If Trump believes that CNN, MSNBC, The New York Times and The Washington Post are mortal enemies who want to see him ousted or impeached, is he wrong?
We are an irreconcilable us-against-them nation today, and given the rancor across the ideological, social and cultural chasm that divides us, it is hard to see how, even post-Trump, we can ever come together again.
Speaking at a New York LGBT gala in 2016, Hillary Clinton said: "You could put half of Trump's supporters into what I call the basket of deplorables ... racist, sexist, homophobic, xenophobic, Islamophobic ... Some of those folks ... are irredeemable, but ... they are not America."
When Clinton's reflections on Middle America made it into print, she amended her remarks. Just as Gov. Andrew Cuomo rushed to amend his comments yesterday when he blurted at a bill-signing ceremony:
"We're not going to make America great again. It was never that great." America was "never that great"?
Cuomo's press secretary hastened to explain, "When the president speaks about making America great again ... he ignores the pain so many endured and that we suffered from slavery, discrimination, segregation, sexism and marginalized women's contributions."
Clinton and Cuomo committed gaffes of the kind Michael Kinsley described as the blurting out of truths the speaker believes but desperately does not want a wider audience to know.
In San Francisco in 2008, Barack Obama committed such a gaffe.
Asked why blue-collar workers in industrial towns decimated by job losses were not responding to his message, Obama trashed these folks as the unhappy losers of our emerging brave new world:
"They get bitter, they cling to guns or religion or antipathy to people who aren't like them or anti-immigrant sentiment or anti-trade sentiment as a way to explain their frustrations."
These clingers to their Bibles, bigotries and guns are the people the mainstream media, 10 years later, deride and dismiss as "Trump's base."
What Clinton, Cuomo and Obama spilled out reveals what is really behind the cultural and ideological wars of America today.
Most media elites accept the historic indictment — that before the Progressives came, this country was mired in racism, sexism, homophobia and xenophobia, and that its history had been a long catalog of crimes against indigenous peoples, Africans brought here in bondage, Mexicans whose lands we stole, migrants, and women and gays who were denied equality.
The people who cheer Trump believe the country they inherited from their fathers was a great, good and glorious country, and that the media who detest Trump also despise them.
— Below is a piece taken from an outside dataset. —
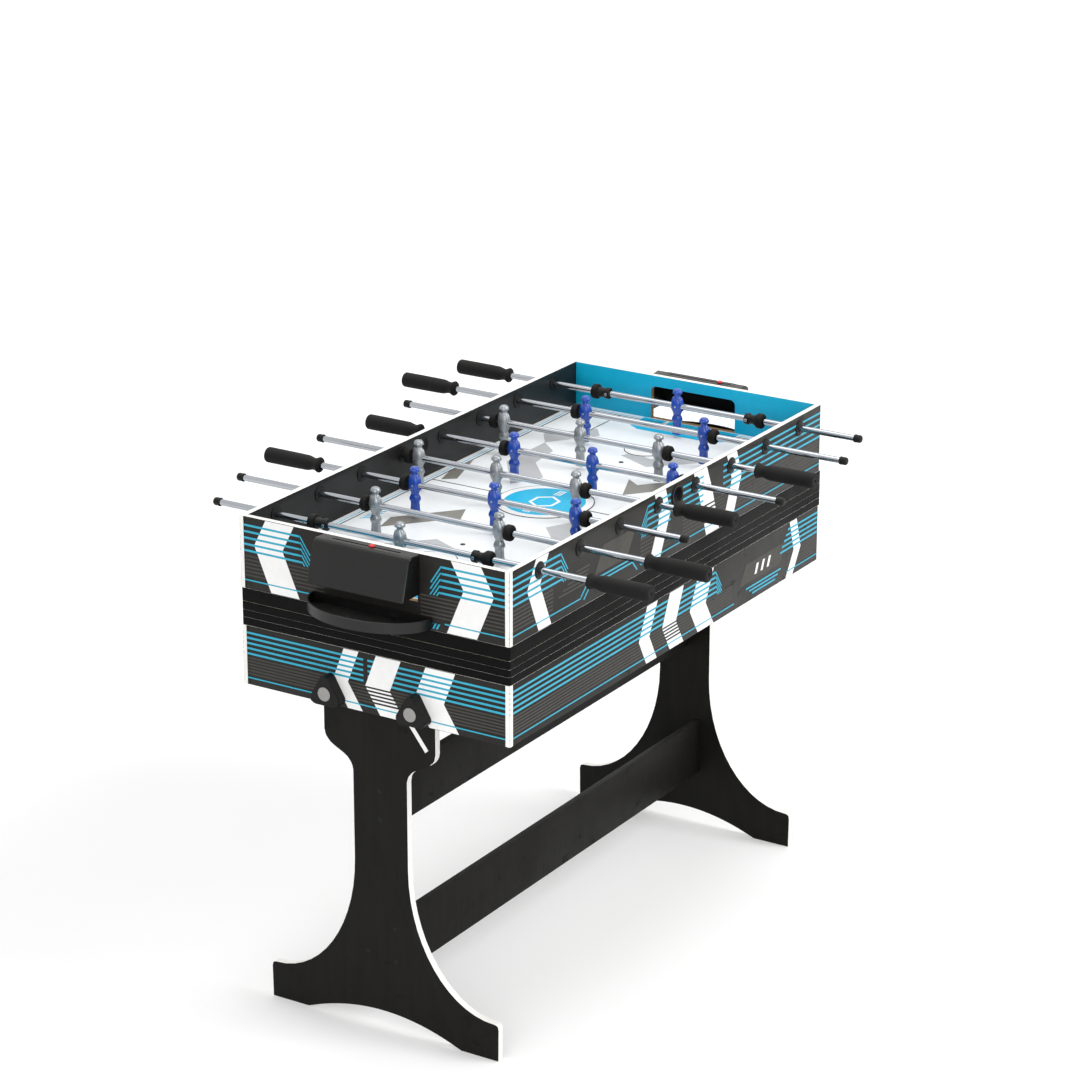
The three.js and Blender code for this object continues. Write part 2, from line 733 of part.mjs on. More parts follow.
// The bead of the score counter: a pill on the hood, a stem in the slot and a tail under it.
function scoreBead(side, place) {
  const middle = side * (halfLength + seatGap + counter.inset);
  const top = box.height;
  const stemHalf = counter.slot / 2 - runGap;
  const pill = cylinderAlongZ(counter.bead / 2, [top + runGap, top + counter.beadHeight]);
  const tailTop = top - hood.wall - runGap;
  const stemEnds = [tailTop - cutOver / 2, top + 2 * runGap];
  const stem = block([-stemHalf, stemHalf], [-stemHalf, stemHalf], stemEnds);
  const tail = block(
    [-counter.tail / 2, counter.tail / 2],
    [-counter.tail / 2, counter.tail / 2],
    [tailTop - counter.tailHeight, tailTop],
  );
  return pill.add(stem).add(tail).translate([middle, place, 0]);
}

// The catch tray: a half oval dish on the outside of the end wall.
function traySolid(side) {
  const wallFace = halfLength + seatGap;
  const half = (reach, halfWidthOfTray, back) => {
    const shape = new THREE.Shape();
    shape.absellipse(0, 0, reach, halfWidthOfTray, -Math.PI / 2, Math.PI / 2);
    if (back) shape.lineTo(back, halfWidthOfTray);
    if (back) shape.lineTo(back, -halfWidthOfTray);
    return shape;
  };
  const [bottom, top] = [tray.aboveBottom, tray.aboveBottom + tray.height];
  const outer = prismAlongZ(half(tray.reach, tray.width / 2), [bottom, top], round);
  const innerShape = half(tray.reach - tray.wall, tray.width / 2 - tray.wall);
  const inner = prismAlongZ(innerShape, [bottom + tray.wall, top + cutOver], round);
  const back = block([-cutOver, tray.wall], [-tray.width, tray.width], [bottom, top + 2 * cutOver]);
  const dish = outer.subtract(inner.subtract(back));
  const turnedDish = side < 0 ? dish.rotate([0, 0, 180]) : dish;
  return turnedDish.translate([side * wallFace, 0, 0]);
}

// A football player about the rod's axis: a turned body, narrower from front to back, on a
// block foot. Radii and heights are shares of the height over and under the rod.
function manSolid() {
  const bodyShares = [
    [0.25, -0.69],
    [0.28, -0.42],
    [0.23, -0.31],
    [0.34, -0.12],
    [0.37, 0.05],
    [0.27, 0.32],
    [0.19, 0.5],
    [0.3, 0.75],
    [0.18, 1],
    [0, 1],
  ];
  const depthShare = 0.8;
  const ankleShare = 0.8;
  const [w, d] = [man.footWidth / 2, man.footDepth / 2];
  const profile = bodyShares.map(
    ([radius, height]) => new THREE.Vector2(radius * man.headTop, height * man.headTop),
  );
  profile[0].y = -man.footTop;
  profile.unshift(new THREE.Vector2(0, -man.ankle), new THREE.Vector2(w * ankleShare, -man.ankle));
  const body = new THREE.LatheGeometry(profile, 8);
  body.rotateX(Math.PI / 2);
  body.scale(depthShare, 1, 1);
  const foot = prismAlongX(
    polygon([
      [-w, -man.footBottom],
      [w, -man.footBottom],
      [w * ankleShare, -man.footTop],
      [-w * ankleShare, -man.footTop],
    ]),
    [-d, d],
  );
  return toSolid(body).add(foot);
}

// The places of the men along a rod, from its middle.
function manPlaces(type) {
  if (type.men === 1) return [0];
  const outermost = boxInnerY - type.manToWall;
  const pitch = (2 * outermost) / (type.men - 1);
  return Array.from({ length: type.men }, (_, i) => i * pitch - outermost);
}

// The stop ring on one side of the middle, as a profile that runs outwards. A keeper's rod has a
// collar against the ring's inner face.
function stopProfile(type) {
  const half = stopRing.thickness / 2;
  const ringAt = type.ringToWall
    ? boxInnerY - type.ringToWall
    : manPlaces(type).at(-1) + stopRing.fromMan;
  const [from, to] = [ringAt - half, ringAt + half];
  const collarProfile = [
    [rod.radius, from - collar.length],
    [collar.radius, from - collar.length],
    [collar.radius, from],
  ];
  return [
    ...(type.ringToWall ? collarProfile : [[rod.radius, from]]),
    [stopRing.radius, from],
    [stopRing.radius, to - stopRing.round],
    [stopRing.radius - stopRing.round, to],
    [rod.radius, to],
  ];
}

// From the middle of a rod to the outer end of its grip.
function gripReach(type) {
  return halfWidth + type.gripPast;
}

// A steel rod with its end cap, stop rings and men. It lies along Y with its stub end at +Y.
function rodSolid(type) {
  const start = grip.holeDepth + seatGap - gripReach(type);
  const stop = stopProfile(type);
  const mirroredStop = stop.map(([radius, along]) => [radius, -along]).reverse();
  const stubReach = halfWidth + type.stubPast;
  const capStart = stubReach - rod.capLength;
  let solid = turned([
    [0, start],
    [rod.radius, start],
    ...mirroredStop,
    ...stop,
    [rod.radius, capStart],
    [rod.capRadius, capStart],
    [rod.capRadius, stubReach - rod.capRound],
    [rod.capRadius - rod.capRound, stubReach],
    [0, stubReach],
  ]);
  for (const y of manPlaces(type)) solid = solid.add(manSolid().translate([0, y, 0]));
  return solid;
}

// The grip on the other end of a rod, with the rod's bore and a small hole in its end.
function gripSolid(type) {
  const outerEnd = -gripReach(type);
  const innerEnd = outerEnd + grip.length;
  const { radius, neckRadius, flare, neck, endRound } = grip;
  const body = turned([
    [0, outerEnd],
    [radius - endRound, outerEnd],
    [radius, outerEnd + endRound],
    [radius, innerEnd - flare - neck],
    [neckRadius, innerEnd - flare - neck / 2],
    [radius, innerEnd - flare / 2],
    [neckRadius, innerEnd],
    [0, innerEnd],
  ], round);
  const bore = cylinderAlongY(rod.radius + runGap, [outerEnd + grip.holeDepth, innerEnd + cutOver]);
  const hole = cylinderAlongY(grip.hole, [outerEnd - cutOver, outerEnd + grip.holeDepth + cutOver]);
  return body.subtract(bore).subtract(hole);
}

function buildFootballBox(table) {
  const group = addLayer(table, boxBase);
  for (const { name, side } of longSides) {
    addPiece(group, `${name}_wall`, longWall(side), "blackLaminate");
  }
  const [x, y] = [boxInnerX - seatGap, boxInnerY - seatGap];
  const field = block([-x, x], [-y, y], [fieldTop - box.fieldThickness, fieldTop]);
  addPiece(group, "playing_field", field, "field");
  for (const { name, side } of ends) {
    const score = side < 0 ? counter.nearScore : counter.farScore;
    addPiece(group, `${name}_end_wall`, endWall(side), "blackLaminate");
    addPiece(group, `${name}_ball_hood`, hoodSolid(side), "blackPlastic");
    addPiece(group, `${name}_ball_tray`, traySolid(side), "blackPlastic");
    addPiece(group, `${name}_score_bead`, scoreBead(side, score), "redPlastic");
  }
  rods.forEach(({ type: typeName, team, gripSide, shift }, index) => {
    const type = rodTypes[typeName];
    const turn = gripSide < 0 ? 0 : Math.PI;
    const place = [rodX(index), shift, rodHeight];
    const look = team === "silver" ? "silverMen" : "blueMen";
    addPiece(group, `rod_${index + 1}`, rodSolid(type), look, place, turn);
    addPiece(group, `grip_${index + 1}`, gripSolid(type), "rubber", place, turn);
  });
}

const table = new THREE.Group();
table.name = "multi_game_table";
buildTrestle(table);
buildCabinet(table);
buildWhiteboard(table);
buildTennisBoard(table);
buildHockeyBoard(table);
buildSlingBoard(table);
buildFootballBox(table);

export default table;
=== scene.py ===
import bpy
import bmesh
import json
import math
import random
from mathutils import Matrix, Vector

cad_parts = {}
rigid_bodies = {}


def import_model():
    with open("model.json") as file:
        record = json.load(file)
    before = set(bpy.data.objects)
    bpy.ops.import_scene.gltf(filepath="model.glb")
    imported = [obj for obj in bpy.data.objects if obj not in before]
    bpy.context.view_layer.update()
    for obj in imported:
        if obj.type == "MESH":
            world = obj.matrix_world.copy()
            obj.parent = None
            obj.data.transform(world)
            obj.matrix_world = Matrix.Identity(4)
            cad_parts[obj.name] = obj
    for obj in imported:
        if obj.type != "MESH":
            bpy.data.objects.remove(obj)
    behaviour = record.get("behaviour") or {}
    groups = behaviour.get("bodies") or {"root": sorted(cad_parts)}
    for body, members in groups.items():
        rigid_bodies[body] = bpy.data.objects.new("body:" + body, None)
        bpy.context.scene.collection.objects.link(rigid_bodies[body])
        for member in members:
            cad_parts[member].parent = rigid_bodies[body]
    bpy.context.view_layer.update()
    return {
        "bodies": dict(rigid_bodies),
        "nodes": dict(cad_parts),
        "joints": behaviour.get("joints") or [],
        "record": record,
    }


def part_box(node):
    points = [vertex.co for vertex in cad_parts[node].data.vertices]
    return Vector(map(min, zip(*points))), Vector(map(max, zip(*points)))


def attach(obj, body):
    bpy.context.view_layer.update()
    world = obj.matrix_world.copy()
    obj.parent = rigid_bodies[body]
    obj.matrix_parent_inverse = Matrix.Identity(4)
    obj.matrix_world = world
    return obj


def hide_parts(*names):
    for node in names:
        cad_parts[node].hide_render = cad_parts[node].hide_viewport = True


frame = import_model()
print("frame loaded:", len(frame["nodes"]), "nodes")

mm = 0.001  # every size below is in millimetres and is scaled when a mesh is made
scene = bpy.context.scene
ends = (("near", -1), ("far", 1))
table = {"halfLength": 610, "halfWidth": 305, "boltHeight": 697, "boltSide": 98, "boltHole": 6.6}
endFace = 610.3  # the outside of an end wall, over its print


# shader building blocks

def shade(code, alpha=1.0):  # a screen colour such as "29b6dc" as linear light
    parts = [int(code[i:i + 2], 16) / 255 for i in (0, 2, 4)]
    return tuple([c / 12.92 if c <= 0.04045 else ((c + 0.055) / 1.055) ** 2.4 for c in parts] + [alpha])


def addNode(tree, kind, inputs=None, **settings):
    node = tree.nodes.new(kind)
    for name, value in settings.items():
        setattr(node, name, value)
    for name, value in (inputs or {}).items():
        if isinstance(value, bpy.types.NodeSocket):
            tree.links.new(value, node.inputs[name])
        else:
            node.inputs[name].default_value = value
    return node


def calc(tree, operation, first, second=0.0, clamp=False):
    return addNode(
        tree, "ShaderNodeMath", {0: first, 1: second}, operation=operation, use_clamp=clamp).outputs[0]


def mixColour(tree, factor, first, second):
    return addNode(tree, "ShaderNodeMix", {0: factor, 6: first, 7: second}, data_type="RGBA").outputs[2]


def stretched(tree, vector, amount):
    return addNode(tree, "ShaderNodeVectorMath", {0: vector, 1: amount}, operation="MULTIPLY").outputs[0]


def noise(tree, vector, scale, detail=4.0, rough=0.55):
    return addNode(
        tree, "ShaderNodeTexNoise", {"Vector": vector, "Scale": scale, "Detail": detail, "Roughness": rough}
    ).outputs[0]


def spread(tree, value, low, high):  # 0 at low, 1 at high
    return addNode(tree, "ShaderNodeMapRange", {"Value": value, "From Min": low, "From Max": high}).outputs[0]


def startGroup(name, inputs, outputs):
    tree = bpy.data.node_groups.new(name, "ShaderNodeTree")
    for socket, (kind, value) in inputs.items():
        made = tree.interface.new_socket(socket, in_out="INPUT", socket_type=kind)
        if value is not None:
            made.default_value = value
    for socket, kind in outputs.items():
        tree.interface.new_socket(socket, in_out="OUTPUT", socket_type=kind)
    return tree, tree.nodes.new("NodeGroupInput"), tree.nodes.new("NodeGroupOutput")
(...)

For such as these, Trump cannot scourge the media often enough.
Are ex-security officials entitled to retain the high privileges of the offices they held, if they descend into cable-TV hatred and hostility?
Former CIA chief Mike Hayden, in attacking Trump for separating families of detained illegal immigrants at the border, tweeted a photo of the train tracks leading into Auschwitz.
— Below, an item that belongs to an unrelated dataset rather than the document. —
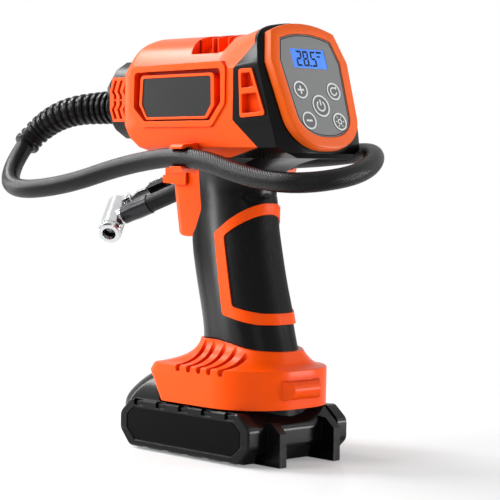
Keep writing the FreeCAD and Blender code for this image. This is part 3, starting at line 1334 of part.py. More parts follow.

"Other governments have separated mothers and children" was Hayden's caption.
Is that fair criticism from an ex-CIA director?
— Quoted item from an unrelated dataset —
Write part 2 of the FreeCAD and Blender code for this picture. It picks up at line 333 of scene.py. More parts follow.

Thursday, The New York Times decried Trump's accusation that the media are "the enemy of the people."
"Insisting that truths you don't like are 'fake news' is dangerous to the lifeblood of democracy. And calling journalists 'the enemy of the people' is dangerous, period," said the Times.
Fair enough, but is it not dangerous for a free press to be using First Amendment rights to endlessly bash a president as a racist, fascist, sexist, neo-Nazi, liar, tyrant and traitor?
The message of journalists who use such terms may be to convey their detestation of Trump. But what is the message received in the sick minds of people like that leftist who tried to massacre Republican congressmen practicing for their annual softball game with Democrats?
And does Trump not have a point when he says the Boston Globe-organized national attack on him, joined in by the Times and 300 other newspapers, was journalistic "collusion" against him?
If Trump believes that CNN, MSNBC, The New York Times and The Washington Post are mortal enemies who want to see him ousted or impeached, is he wrong?
We are an irreconcilable us-against-them nation today, and given the rancor across the ideological, social and cultural chasm that divides us, it is hard to see how, even post-Trump, we can ever come together again.
Speaking at a New York LGBT gala in 2016, Hillary Clinton said: "You could put half of Trump's supporters into what I call the basket of deplorables ... racist, sexist, homophobic, xenophobic, Islamophobic ... Some of those folks ... are irredeemable, but ... they are not America."
When Clinton's reflections on Middle America made it into print, she amended her remarks. Just as Gov. Andrew Cuomo rushed to amend his comments yesterday when he blurted at a bill-signing ceremony:
"We're not going to make America great again. It was never that great." America was "never that great"?
Cuomo's press secretary hastened to explain, "When the president speaks about making America great again ... he ignores the pain so many endured and that we suffered from slavery, discrimination, segregation, sexism and marginalized women's contributions."
Clinton and Cuomo committed gaffes of the kind Michael Kinsley described as the blurting out of truths the speaker believes but desperately does not want a wider audience to know.
In San Francisco in 2008, Barack Obama committed such a gaffe.
Asked why blue-collar workers in industrial towns decimated by job losses were not responding to his message, Obama trashed these folks as the unhappy losers of our emerging brave new world:
"They get bitter, they cling to guns or religion or antipathy to people who aren't like them or anti-immigrant sentiment or anti-trade sentiment as a way to explain their frustrations."
These clingers to their Bibles, bigotries and guns are the people the mainstream media, 10 years later, deride and dismiss as "Trump's base."
What Clinton, Cuomo and Obama spilled out reveals what is really behind the cultural and ideological wars of America today.
Most media elites accept the historic indictment — that before the Progressives came, this country was mired in racism, sexism, homophobia and xenophobia, and that its history had been a long catalog of crimes against indigenous peoples, Africans brought here in bondage, Mexicans whose lands we stole, migrants, and women and gays who were denied equality.
The people who cheer Trump believe the country they inherited from their fathers was a great, good and glorious country, and that the media who detest Trump also despise them.
For such as these, Trump cannot scourge the media often enough.